▸ **TASK OBJECTIVE**
Starting at the line that contains "Continue the FreeCAD", reproduce each line exactly up to and including the line that contains "return arcs". Reproduce nothing else.
____ RECORD EXTRACTS
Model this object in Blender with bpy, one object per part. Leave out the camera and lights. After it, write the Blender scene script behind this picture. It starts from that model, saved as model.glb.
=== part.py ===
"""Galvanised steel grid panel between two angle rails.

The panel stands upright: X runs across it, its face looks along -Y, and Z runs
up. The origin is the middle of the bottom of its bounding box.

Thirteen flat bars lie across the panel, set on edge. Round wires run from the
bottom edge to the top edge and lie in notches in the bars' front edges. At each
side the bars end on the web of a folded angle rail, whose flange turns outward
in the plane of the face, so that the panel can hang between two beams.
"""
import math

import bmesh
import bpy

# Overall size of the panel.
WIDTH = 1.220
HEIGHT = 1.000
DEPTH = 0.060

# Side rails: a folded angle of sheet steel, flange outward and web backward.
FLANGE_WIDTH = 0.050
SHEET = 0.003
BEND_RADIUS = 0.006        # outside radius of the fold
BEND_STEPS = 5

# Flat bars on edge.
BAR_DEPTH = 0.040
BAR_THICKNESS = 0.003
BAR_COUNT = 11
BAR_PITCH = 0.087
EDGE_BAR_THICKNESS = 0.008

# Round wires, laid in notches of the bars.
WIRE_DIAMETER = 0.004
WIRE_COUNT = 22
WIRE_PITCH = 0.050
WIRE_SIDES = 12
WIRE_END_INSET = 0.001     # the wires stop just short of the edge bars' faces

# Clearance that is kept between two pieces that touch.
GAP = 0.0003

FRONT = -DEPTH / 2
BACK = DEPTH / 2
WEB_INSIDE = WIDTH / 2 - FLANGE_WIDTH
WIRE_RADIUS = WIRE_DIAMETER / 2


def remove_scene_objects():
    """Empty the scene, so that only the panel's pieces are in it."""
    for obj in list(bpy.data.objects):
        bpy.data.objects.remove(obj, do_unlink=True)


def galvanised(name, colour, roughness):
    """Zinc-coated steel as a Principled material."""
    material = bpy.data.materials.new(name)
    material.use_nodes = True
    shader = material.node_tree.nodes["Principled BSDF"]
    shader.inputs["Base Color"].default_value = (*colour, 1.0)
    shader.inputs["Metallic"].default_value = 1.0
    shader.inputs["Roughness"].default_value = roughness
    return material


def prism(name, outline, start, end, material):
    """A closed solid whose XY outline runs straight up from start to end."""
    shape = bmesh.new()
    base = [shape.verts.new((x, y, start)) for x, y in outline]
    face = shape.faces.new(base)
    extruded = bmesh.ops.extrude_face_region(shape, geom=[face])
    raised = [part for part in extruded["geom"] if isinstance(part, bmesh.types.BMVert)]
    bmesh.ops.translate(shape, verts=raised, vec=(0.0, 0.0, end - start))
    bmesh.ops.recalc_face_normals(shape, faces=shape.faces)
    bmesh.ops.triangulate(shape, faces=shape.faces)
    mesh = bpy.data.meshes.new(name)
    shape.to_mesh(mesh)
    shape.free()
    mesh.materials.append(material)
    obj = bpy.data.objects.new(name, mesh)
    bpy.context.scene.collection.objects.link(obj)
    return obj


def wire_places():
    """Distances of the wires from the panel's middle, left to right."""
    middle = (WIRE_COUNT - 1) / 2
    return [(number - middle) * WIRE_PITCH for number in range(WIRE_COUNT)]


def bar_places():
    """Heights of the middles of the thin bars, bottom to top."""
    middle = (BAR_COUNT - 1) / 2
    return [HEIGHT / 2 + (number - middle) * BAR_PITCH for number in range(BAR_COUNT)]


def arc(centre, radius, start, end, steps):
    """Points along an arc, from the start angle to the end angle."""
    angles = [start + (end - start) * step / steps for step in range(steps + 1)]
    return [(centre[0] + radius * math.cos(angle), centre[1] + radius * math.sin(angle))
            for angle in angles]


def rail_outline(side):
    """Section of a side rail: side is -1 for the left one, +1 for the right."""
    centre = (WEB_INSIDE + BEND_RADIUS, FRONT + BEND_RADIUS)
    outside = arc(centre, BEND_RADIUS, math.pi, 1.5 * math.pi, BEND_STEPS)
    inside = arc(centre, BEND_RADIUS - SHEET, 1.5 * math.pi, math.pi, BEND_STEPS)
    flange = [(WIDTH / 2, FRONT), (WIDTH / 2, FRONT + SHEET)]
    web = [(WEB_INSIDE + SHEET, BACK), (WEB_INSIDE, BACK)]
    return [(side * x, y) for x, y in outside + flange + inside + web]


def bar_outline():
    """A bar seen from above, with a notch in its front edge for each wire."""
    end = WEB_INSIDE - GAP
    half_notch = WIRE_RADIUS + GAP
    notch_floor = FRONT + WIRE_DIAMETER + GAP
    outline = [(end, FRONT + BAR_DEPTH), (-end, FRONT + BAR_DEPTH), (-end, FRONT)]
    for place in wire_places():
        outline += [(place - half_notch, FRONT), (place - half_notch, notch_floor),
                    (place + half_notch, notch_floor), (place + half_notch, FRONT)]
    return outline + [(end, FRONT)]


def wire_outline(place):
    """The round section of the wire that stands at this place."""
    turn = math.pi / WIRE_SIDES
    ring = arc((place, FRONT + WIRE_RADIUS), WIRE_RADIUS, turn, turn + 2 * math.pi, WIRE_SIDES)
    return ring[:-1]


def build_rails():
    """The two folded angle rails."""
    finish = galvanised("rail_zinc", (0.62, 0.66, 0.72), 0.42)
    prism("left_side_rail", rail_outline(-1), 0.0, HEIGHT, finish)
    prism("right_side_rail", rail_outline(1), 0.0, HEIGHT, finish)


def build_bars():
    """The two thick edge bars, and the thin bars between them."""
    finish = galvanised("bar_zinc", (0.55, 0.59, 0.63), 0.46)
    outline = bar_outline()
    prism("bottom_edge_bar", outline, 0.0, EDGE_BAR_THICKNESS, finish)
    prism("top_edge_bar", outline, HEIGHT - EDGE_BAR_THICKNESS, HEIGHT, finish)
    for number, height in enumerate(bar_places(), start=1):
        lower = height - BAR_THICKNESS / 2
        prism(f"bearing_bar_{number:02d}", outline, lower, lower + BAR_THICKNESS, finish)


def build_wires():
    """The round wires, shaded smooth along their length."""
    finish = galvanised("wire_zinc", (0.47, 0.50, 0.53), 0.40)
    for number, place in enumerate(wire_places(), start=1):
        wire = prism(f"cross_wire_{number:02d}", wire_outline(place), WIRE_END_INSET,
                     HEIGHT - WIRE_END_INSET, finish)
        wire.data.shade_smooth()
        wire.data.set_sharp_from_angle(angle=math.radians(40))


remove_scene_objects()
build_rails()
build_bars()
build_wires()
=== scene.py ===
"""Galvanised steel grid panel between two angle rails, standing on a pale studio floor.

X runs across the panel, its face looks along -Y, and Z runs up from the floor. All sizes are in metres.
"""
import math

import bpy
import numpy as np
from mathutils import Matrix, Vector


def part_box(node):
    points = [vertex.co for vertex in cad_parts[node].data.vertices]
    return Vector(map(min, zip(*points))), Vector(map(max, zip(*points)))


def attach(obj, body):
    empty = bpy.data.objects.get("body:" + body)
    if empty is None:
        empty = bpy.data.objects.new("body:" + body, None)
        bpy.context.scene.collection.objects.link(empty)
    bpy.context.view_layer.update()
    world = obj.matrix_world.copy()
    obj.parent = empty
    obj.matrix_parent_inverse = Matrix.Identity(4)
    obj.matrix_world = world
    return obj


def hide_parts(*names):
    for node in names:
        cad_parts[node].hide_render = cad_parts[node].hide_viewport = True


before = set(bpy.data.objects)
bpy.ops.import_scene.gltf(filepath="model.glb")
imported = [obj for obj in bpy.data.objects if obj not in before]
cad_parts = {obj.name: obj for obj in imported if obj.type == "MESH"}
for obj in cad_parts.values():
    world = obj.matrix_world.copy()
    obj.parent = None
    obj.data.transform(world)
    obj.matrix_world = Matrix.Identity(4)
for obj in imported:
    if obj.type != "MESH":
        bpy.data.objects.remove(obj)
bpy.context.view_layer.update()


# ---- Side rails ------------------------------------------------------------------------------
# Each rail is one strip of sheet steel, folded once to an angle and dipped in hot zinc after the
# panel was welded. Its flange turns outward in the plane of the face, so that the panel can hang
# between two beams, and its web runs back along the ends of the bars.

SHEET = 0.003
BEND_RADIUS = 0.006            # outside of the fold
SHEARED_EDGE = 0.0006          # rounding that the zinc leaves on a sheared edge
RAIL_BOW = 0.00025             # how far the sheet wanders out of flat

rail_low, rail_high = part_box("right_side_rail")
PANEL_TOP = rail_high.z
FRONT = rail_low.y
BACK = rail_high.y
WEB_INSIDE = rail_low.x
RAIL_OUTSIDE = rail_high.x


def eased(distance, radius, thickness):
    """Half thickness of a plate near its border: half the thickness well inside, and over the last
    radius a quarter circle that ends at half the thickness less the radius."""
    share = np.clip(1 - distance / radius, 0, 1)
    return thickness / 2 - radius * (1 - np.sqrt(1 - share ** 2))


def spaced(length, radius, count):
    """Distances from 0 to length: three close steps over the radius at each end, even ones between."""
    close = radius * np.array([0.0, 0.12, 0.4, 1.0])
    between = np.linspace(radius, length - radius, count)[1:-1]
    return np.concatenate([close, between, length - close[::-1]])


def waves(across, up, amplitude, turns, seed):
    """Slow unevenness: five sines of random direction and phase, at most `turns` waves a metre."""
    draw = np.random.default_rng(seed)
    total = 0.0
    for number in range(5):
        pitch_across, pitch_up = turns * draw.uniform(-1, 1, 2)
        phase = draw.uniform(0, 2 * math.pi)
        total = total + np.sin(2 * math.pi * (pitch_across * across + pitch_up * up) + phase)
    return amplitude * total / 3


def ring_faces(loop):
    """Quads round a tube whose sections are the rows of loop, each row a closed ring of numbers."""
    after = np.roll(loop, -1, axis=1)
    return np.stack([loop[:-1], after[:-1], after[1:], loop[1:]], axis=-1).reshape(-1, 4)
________
____ RECORD EXTRACTS
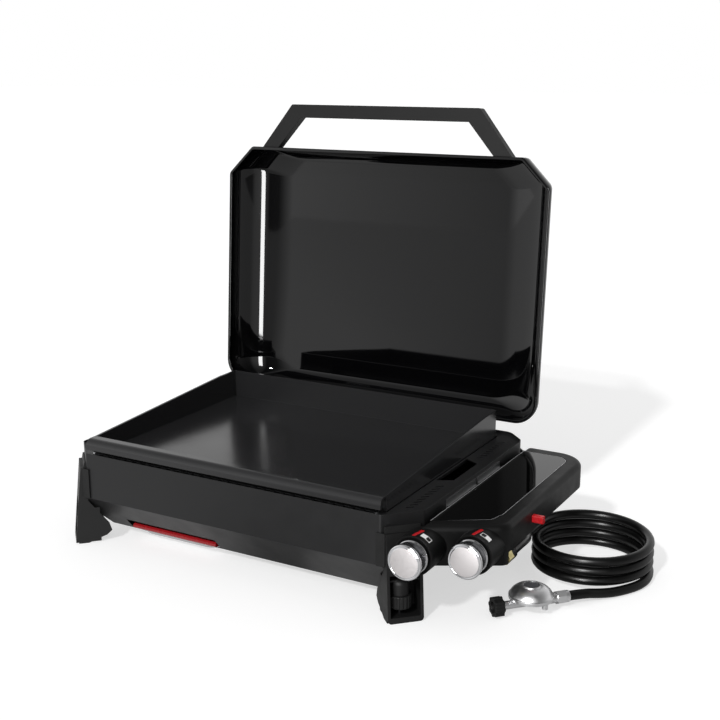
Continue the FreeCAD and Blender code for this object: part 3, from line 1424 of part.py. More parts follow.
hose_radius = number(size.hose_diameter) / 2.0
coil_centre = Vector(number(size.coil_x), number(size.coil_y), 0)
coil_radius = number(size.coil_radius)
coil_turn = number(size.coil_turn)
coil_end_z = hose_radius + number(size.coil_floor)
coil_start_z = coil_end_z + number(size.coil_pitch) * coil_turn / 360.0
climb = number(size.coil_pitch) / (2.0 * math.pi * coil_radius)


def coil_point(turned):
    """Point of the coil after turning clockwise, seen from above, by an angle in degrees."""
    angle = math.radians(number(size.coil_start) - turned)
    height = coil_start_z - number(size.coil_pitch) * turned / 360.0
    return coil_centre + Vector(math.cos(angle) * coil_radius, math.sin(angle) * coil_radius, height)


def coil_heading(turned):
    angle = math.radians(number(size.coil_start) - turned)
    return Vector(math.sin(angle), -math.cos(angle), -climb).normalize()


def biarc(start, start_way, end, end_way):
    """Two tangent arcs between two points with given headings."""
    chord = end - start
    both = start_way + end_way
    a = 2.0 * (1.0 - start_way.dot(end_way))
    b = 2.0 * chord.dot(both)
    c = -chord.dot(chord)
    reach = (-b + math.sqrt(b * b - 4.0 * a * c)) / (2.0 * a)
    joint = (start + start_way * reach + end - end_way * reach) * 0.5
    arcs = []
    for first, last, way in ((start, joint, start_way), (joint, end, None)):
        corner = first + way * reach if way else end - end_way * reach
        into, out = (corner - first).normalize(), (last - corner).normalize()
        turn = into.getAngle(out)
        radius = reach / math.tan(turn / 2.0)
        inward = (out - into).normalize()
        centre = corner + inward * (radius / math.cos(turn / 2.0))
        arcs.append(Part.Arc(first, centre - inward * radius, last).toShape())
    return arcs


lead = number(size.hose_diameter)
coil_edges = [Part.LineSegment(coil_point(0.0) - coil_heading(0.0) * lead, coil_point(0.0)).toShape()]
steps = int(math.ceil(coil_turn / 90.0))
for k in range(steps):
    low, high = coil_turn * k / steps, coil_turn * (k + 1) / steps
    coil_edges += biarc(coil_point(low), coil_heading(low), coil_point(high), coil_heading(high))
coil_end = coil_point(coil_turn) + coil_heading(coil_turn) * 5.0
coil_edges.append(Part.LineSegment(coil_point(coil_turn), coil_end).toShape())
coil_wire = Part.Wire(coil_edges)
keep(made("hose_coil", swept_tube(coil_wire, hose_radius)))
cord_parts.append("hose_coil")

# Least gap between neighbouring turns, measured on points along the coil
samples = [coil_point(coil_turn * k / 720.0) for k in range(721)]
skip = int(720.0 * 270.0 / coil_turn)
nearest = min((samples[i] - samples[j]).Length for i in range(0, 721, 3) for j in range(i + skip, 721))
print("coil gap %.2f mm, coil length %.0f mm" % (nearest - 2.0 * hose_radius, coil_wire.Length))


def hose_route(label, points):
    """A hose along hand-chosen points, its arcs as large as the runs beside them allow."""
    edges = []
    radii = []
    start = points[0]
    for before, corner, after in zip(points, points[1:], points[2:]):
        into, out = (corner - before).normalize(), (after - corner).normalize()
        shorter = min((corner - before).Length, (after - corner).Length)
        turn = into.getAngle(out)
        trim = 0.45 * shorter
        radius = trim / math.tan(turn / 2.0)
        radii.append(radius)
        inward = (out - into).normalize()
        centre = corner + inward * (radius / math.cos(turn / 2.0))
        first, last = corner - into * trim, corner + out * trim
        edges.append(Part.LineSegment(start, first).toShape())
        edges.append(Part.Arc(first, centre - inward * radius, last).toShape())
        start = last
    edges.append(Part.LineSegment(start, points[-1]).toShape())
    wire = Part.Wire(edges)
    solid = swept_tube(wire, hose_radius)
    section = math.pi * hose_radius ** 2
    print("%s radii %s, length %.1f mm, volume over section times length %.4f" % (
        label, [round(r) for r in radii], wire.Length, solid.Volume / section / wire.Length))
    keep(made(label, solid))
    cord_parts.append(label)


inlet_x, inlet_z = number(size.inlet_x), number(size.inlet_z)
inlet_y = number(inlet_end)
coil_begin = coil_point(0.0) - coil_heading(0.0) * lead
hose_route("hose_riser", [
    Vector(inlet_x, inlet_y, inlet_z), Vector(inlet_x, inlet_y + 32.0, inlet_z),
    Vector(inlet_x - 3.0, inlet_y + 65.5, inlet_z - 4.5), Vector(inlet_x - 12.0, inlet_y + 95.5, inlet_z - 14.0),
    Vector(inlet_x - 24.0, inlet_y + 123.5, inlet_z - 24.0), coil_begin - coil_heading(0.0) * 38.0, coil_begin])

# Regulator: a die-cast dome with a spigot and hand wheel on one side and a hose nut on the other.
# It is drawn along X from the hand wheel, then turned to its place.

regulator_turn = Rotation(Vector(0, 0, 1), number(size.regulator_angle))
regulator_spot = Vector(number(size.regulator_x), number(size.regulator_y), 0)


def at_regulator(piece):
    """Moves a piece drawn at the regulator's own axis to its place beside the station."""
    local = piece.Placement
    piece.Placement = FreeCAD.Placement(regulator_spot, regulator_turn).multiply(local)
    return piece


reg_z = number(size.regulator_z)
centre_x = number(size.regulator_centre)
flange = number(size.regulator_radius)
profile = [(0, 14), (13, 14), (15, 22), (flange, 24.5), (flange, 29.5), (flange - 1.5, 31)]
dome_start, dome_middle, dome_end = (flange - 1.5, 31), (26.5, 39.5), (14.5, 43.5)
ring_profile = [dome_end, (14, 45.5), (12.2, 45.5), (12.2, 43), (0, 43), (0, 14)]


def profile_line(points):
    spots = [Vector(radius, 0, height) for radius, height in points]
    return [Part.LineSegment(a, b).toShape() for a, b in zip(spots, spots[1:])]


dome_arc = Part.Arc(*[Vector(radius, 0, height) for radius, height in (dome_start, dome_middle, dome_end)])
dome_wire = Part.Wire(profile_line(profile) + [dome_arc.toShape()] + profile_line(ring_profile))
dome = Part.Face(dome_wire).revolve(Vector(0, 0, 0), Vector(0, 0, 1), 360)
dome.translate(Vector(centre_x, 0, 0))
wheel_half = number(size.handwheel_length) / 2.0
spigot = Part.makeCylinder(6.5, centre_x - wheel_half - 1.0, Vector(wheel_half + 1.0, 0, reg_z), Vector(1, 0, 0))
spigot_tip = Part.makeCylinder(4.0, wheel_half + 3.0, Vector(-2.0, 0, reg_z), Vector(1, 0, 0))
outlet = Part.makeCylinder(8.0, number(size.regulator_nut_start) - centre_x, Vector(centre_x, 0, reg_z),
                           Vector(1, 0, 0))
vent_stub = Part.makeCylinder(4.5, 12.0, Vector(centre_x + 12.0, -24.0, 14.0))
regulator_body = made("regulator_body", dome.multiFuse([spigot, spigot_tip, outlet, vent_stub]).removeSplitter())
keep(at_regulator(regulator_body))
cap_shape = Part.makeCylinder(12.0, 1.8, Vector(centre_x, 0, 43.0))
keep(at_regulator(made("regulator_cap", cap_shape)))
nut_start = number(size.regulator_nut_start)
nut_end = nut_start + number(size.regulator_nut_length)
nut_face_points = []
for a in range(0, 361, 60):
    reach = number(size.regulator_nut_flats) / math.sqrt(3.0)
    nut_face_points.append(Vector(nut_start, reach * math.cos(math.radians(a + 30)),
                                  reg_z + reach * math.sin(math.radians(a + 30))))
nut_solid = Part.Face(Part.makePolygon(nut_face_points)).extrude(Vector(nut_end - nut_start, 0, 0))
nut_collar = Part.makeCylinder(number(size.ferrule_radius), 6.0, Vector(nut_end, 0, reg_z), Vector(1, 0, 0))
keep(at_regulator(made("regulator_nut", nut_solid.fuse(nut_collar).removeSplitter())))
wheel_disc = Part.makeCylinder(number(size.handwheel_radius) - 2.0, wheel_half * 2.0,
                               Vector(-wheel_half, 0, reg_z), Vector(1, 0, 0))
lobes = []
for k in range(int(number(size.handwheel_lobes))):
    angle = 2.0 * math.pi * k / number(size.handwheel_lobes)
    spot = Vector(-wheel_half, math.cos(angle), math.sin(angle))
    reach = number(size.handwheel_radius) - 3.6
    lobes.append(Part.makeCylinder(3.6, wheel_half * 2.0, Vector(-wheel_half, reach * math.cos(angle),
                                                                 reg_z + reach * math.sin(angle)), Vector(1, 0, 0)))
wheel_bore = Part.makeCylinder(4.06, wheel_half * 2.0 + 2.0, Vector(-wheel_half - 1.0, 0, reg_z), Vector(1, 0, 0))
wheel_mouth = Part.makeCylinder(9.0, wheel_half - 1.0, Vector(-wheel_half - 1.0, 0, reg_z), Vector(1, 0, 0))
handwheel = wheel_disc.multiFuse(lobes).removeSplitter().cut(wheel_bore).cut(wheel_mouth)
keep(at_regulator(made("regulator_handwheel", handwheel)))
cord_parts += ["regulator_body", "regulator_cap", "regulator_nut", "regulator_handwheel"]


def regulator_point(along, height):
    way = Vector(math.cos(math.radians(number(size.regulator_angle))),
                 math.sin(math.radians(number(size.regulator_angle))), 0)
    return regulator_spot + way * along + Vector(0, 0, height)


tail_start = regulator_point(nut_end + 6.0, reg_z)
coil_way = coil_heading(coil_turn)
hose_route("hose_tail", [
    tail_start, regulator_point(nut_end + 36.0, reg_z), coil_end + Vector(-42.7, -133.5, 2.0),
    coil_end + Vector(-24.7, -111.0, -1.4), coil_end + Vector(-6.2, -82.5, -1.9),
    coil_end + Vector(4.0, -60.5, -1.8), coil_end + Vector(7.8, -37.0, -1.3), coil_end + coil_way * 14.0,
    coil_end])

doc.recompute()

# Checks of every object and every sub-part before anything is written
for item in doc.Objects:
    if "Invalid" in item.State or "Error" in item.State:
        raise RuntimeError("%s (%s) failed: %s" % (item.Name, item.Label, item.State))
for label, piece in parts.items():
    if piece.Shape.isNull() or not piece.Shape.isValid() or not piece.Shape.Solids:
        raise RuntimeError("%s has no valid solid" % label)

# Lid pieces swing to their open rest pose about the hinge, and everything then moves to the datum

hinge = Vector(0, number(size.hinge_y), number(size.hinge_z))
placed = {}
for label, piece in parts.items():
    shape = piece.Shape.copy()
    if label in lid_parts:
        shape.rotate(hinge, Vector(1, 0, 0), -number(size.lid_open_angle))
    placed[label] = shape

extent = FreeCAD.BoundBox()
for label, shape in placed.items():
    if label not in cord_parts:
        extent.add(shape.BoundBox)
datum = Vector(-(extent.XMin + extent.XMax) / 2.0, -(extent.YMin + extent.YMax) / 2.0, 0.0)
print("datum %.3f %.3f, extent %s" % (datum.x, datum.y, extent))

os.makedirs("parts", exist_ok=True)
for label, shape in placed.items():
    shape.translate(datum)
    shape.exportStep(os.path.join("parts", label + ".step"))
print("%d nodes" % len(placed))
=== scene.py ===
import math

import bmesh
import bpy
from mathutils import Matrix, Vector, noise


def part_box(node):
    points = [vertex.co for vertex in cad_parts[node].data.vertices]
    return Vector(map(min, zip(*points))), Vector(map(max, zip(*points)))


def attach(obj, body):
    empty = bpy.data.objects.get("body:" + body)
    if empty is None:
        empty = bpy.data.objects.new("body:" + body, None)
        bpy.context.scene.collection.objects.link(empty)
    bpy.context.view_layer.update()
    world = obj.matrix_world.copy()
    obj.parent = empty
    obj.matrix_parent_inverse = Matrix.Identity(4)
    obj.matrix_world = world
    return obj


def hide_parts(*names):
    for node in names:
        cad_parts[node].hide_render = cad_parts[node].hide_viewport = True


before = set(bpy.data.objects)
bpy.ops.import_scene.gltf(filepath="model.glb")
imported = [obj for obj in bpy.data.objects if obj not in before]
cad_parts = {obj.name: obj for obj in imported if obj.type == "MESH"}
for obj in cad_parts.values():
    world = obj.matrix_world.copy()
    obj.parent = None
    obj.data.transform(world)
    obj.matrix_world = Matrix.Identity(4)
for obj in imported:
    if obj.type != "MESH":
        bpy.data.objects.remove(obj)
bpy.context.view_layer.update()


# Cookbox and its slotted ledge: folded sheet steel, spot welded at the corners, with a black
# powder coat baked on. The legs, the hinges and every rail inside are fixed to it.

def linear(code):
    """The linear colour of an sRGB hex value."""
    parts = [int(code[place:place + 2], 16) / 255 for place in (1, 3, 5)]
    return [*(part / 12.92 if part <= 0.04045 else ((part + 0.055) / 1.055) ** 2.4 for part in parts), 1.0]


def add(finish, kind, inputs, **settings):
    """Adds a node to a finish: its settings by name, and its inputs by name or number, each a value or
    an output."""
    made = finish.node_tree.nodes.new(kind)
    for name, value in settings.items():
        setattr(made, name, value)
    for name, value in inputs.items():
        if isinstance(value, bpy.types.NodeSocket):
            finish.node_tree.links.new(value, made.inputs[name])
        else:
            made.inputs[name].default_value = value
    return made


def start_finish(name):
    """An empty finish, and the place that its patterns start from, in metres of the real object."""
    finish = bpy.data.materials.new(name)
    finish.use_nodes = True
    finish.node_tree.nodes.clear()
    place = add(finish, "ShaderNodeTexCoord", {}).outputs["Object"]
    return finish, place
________
____ RECORD EXTRACTS
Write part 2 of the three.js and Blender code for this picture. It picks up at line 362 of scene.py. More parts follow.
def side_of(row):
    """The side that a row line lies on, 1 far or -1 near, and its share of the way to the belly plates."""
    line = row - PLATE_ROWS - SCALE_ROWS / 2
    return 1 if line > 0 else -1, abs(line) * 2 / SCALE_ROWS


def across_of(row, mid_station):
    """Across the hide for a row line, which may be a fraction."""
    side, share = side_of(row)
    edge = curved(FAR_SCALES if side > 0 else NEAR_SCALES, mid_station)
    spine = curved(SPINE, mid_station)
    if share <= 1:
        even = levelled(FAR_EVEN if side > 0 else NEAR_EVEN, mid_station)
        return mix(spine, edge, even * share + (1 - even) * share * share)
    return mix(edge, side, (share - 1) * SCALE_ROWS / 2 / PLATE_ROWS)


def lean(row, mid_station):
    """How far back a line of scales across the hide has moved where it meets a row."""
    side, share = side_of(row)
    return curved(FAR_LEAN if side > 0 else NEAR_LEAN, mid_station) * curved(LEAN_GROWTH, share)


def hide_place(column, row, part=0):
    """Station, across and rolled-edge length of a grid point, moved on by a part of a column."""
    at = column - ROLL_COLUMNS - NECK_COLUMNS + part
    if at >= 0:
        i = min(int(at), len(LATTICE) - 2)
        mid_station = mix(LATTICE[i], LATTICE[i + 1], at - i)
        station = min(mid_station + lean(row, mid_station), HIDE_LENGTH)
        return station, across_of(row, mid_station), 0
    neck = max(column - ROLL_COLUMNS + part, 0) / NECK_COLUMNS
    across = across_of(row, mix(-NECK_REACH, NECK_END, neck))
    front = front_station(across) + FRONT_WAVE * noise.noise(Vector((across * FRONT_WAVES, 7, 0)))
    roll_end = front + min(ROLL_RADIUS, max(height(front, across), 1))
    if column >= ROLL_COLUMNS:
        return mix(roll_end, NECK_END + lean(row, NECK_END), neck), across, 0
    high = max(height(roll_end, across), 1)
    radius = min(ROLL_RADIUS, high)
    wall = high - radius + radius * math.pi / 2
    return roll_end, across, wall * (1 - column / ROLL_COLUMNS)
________
▸ **TASK OUTPUT**
Continue the FreeCAD and Blender code for this object: part 3, from line 1424 of part.py. More parts follow.
hose_radius = number(size.hose_diameter) / 2.0
coil_centre = Vector(number(size.coil_x), number(size.coil_y), 0)
coil_radius = number(size.coil_radius)
coil_turn = number(size.coil_turn)
coil_end_z = hose_radius + number(size.coil_floor)
coil_start_z = coil_end_z + number(size.coil_pitch) * coil_turn / 360.0
climb = number(size.coil_pitch) / (2.0 * math.pi * coil_radius)


def coil_point(turned):
    """Point of the coil after turning clockwise, seen from above, by an angle in degrees."""
    angle = math.radians(number(size.coil_start) - turned)
    height = coil_start_z - number(size.coil_pitch) * turned / 360.0
    return coil_centre + Vector(math.cos(angle) * coil_radius, math.sin(angle) * coil_radius, height)


def coil_heading(turned):
    angle = math.radians(number(size.coil_start) - turned)
    return Vector(math.sin(angle), -math.cos(angle), -climb).normalize()


def biarc(start, start_way, end, end_way):
    """Two tangent arcs between two points with given headings."""
    chord = end - start
    both = start_way + end_way
    a = 2.0 * (1.0 - start_way.dot(end_way))
    b = 2.0 * chord.dot(both)
    c = -chord.dot(chord)
    reach = (-b + math.sqrt(b * b - 4.0 * a * c)) / (2.0 * a)
    joint = (start + start_way * reach + end - end_way * reach) * 0.5
    arcs = []
    for first, last, way in ((start, joint, start_way), (joint, end, None)):
        corner = first + way * reach if way else end - end_way * reach
        into, out = (corner - first).normalize(), (last - corner).normalize()
        turn = into.getAngle(out)
        radius = reach / math.tan(turn / 2.0)
        inward = (out - into).normalize()
        centre = corner + inward * (radius / math.cos(turn / 2.0))
        arcs.append(Part.Arc(first, centre - inward * radius, last).toShape())
    return arcs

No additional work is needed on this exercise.